To accomplish this I had to settle for a little misalignment of the two
pieces. I'm sure that when the airplane is complete it would be barely
noticeable. But I know it's there. In this photo you can see one of four
blocks that extend from the tank to the #1 rib. This is specified in the
builder's manual and is necessary to stiffen the rib against the pull of
the fabric. Since there was nothing provided in the kit to make these with
I elected to make them with 3/4" dowels. I intend to varnish them.
 31
July 2010: Installation of rib #2. Since the 2nd rib is just the bit
that is aft of the rear spar with a capstrip that extends under the tank I
came to the conclusion that the best way to install the it was to combine
it with the installation of the last section of the trailing edge. This
would insure proper alignment. When the epoxy is set I'll complete the
installation by blocking in the capstrip. Along with this I filled the
gaps between the tank and ribs with epoxy.
 1
August 2010: Blocking in the capstrip. By extending a straight edge
from rib 1 to rib 3 I was able to spot the location of the capstrip for
rib 2 at each point along its length and block it in place. I used old
drafting weights to hold everything in position while the epoxy cures.
7 August 2010: Time Out! For about two weeks I'll be occupied with
the Cessna's annual inspection.
14 August 2010: I'm Back! The Cessna is ready for inspection and
I'm back working on the kitfox.
False
ribs along the bottom of the tank. The ribs have to be trimmed to
accommodate the tank. I placed a rib along the side of the tank and
spotted its position with a level serving as a straight edge. I drew a cut
line and made a rib that would serve as a template for the rest of the
ribs.
No,
it's not foggy in Cape Canaveral. It's very hot. When I brought the
camera into the hot garage from the cool living room the lens fogged.
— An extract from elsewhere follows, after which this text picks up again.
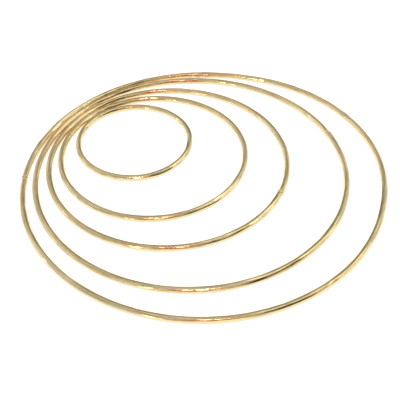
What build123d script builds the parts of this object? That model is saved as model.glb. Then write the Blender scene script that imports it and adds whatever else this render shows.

Anyway, I've tacked in the ribs with super glue.
Finally
glued in place with epoxy fillets.
 15
August 2010: Leading Edge Extrusion. The first step is to make
alignment fixtures from the template provided with the kit. I made three.
A
relief cut around the lift strut bracket.
 A
Temporary "Hinge." I use strips of duct tape to make a hinge that
allows me to swing the extrusion to a position that allows me to apply
epoxy to the gluing surfaces. A lot of epoxy had to be spread and I had to
work quickly due to the Florida summer heat.
 Complete!
I use duct tape to clamp the extrusion into position. One again my lens
fogs. I use Corel photo editing software to save the day.
27 - 28 August 2010: A shelf for a magnetic sensor. I've yet to
select what I intend to install on the instrument panel but I've reached
some conclusions:
- I will install a "glass panel" or Electronic Flight Information
System. There are very impressive systems available for experimental and
light sport aircraft at a reasonable price.
- The system I select will have separate attitude and magnetic
sensors. An all-in-one unit has to be mounted in the fuselage. Trying to
mount a magnetic sensor in a steel tube fuselage can be challenging. I'd
rather mount a separate magnetic sensor on a wing tip, far away from
ferrous metals.
The Dynon
SkyView system is an example of a system with an all-in-one attitude
and heading sensor. Aside from the sensor I'm very taken with the
"gee-whiz" features such as synthetic vision. But that leads to another
consideration. Is there a real advantage to having synthetic vision in a
Kitfox? (At least in the manner Linda and I intend to use our Kitfox.) For
us the answer is no. I don't know what system I will eventually install
but if I were to purchase it today it would be a Dynon D100 EFIS and D120
EMS.
 Once
again I resort to Google
SketchUp. I can experiment making it with virtual wood rather than
real wood. The idea is to have a permanently attached shelf with a
removable shelf where the sensor will be mounted. If I'm successful the
design will allow me to attach the sensor on the removable part and then
thread it through the end rib and attach it to the permanent part. I've
researched the sizes of several units and dimensioned the shelf to
accommodate any one of them.
I
first use the adjustable wing stands to elevate the wing over the
rotisserie. This allows me unencumbered access to the wing tip.
Cutting
out the parts. Aircraft birch plywood.
Bonding
the guides for the removable shelf.
 Shaping
the end piece.
Tacking
the parts with superglue.
Fabricating
the outboard end piece. You're right! I didn't include this piece in
my original drawing. I had to get into the project before I could
conceptualize how to shape it.
 Tacked
with SuperGlue and then bonded with epoxy.
 I
trim the outboard end piece to level it with the wing root. If, in
addition, I'm careful to level the instrument panel vertically the
instrument and the sensor with be in alignment.
 Bonded
into position with epoxy. I use a shot-bag scuba weight to hold it.
Not visible on these photos is the epoxy fillet bonding the underside
longitudinal stiffener to the aluminum stringer.
Tomorrow is Cheer or Cry day. I'll attempt to attach the removable
shelf by reaching through the end rib. If I can do this then I will be
able to do the same with the wing covered.
29 August 2010: I'm cheering. I was successful in attaching the
removable shelf through the end rib. You will notice that I use zip-ties.
They're as non-magnetic as I can get. The guides hold the shelf in
alignment. Anyone is welcome to copy my design but, remember, until I fly
the airplane this design is unproven.

    

Done!
Finishing
the day. I begin fabricating the mounting strips for the wingtip.